Anindya Ghose, associate professor at New York University: “The average person should be aware of what is going on, just in general, because whatever you post online, if there is a digital trail, that’s going to be recorded, you know, for keeps. It’s going to stay there forever. So I think the average person should know that whatever information they release on Facebook, that’s going to be available to somebody or the other at any point in time.”
France’s main labor unions are staging a nationwide strike today to oppose plans by the government to increase the minimum retirement age from sixty to sixty-two. Over 1,500 gas stations have run out of fuel following the shutdown last week of the nation’s oil refineries. Trains are running on half service, and many schools have closed down. In Paris, young protesters put up barricades in the streets to block traffic.
Madhia, French high school student: “We, high school students, aren’t happy. We’re not in a majority, we don’t represent everything that’s happening in France, but we really want to show with this little action that the demonstrations that are taking place, all the blockades, everything that’s taking place in the high schools, all of that, we want to show how unhappy we are and to show that we’re being placed in danger by these policies.”
A graphic video has emerged that appears to show the torture of indigenous West Papuan men by the Indonesian military. The nearly five-minute-long video was posted to YouTube by the Asian Human Rights Commission on Saturday but was removed later that same day by the social networking site due to its shocking content. In one scene, the torturers hold to the throat of a Papuan man who is nearly naked on the ground. In another, a victim has his genitals burned with a heated bamboo stick. Indonesia seized West Papua in 1962, and although the territory was granted autonomy in 2001, human rights violations by the Indonesian military against West Papuans continue.

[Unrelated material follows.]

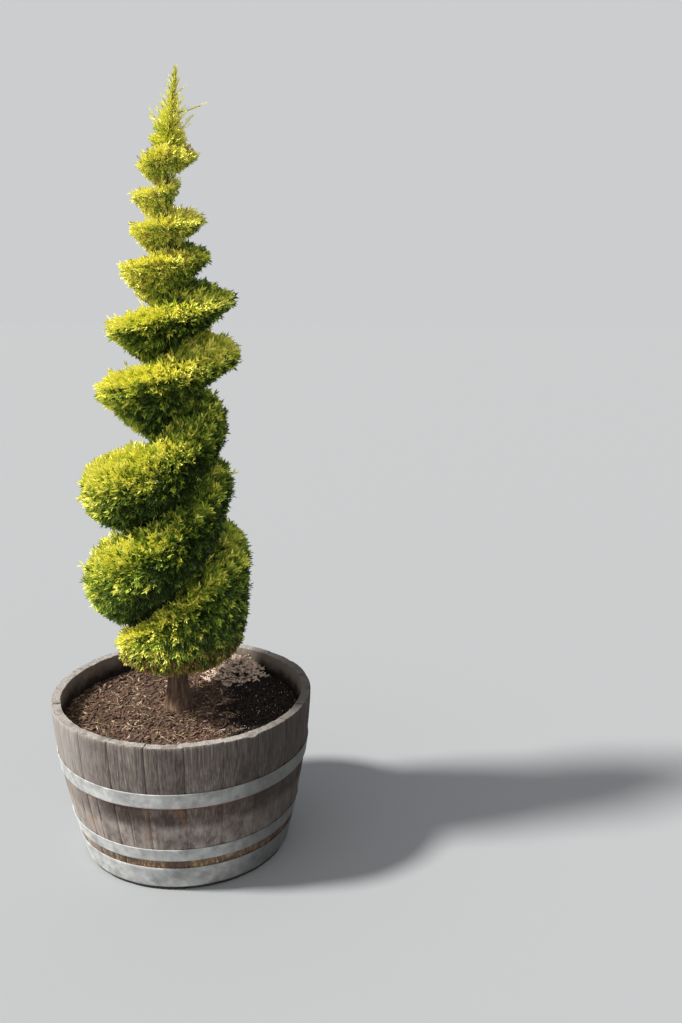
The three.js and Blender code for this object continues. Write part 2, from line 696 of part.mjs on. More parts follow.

The Obama administration is expected to announce a $2 billion military package for Pakistan when the US and Pakistan hold high-level talks later this week. Pakistan’s military will use the money to buy US-made helicopters, weapons systems and equipment to intercept communications. The aid also includes more counterinsurgency assistance and a program that will allow members of Pakistan’s military to study at American war colleges. Meanwhile, Pakistanis continue to be devastated by the floods that have swept across Pakistan affecting nearly 20 million people. The UN’s $2 billion aid appeal for the floods, which was launched nearly a month ago, remains only 34 percent funded.
A top Canadian military commander has pleaded guilty to scores of crimes against women including two murders, rape and dozens of home break-ins conducted to steal underwear. Prior to his arrest in April, Col. David Russell Williams was one of Canada’s top military officials. He commanded Canada’s largest air base in Afghanistan and frequently piloted planes for dignitaries, including Queen Elizabeth II.
And the City of New York has agreed to pay nearly $1 million to settle a lawsuit filed by eighty-three cyclists who claimed they were wrongly arrested while taking part in the Critical Mass bike ride.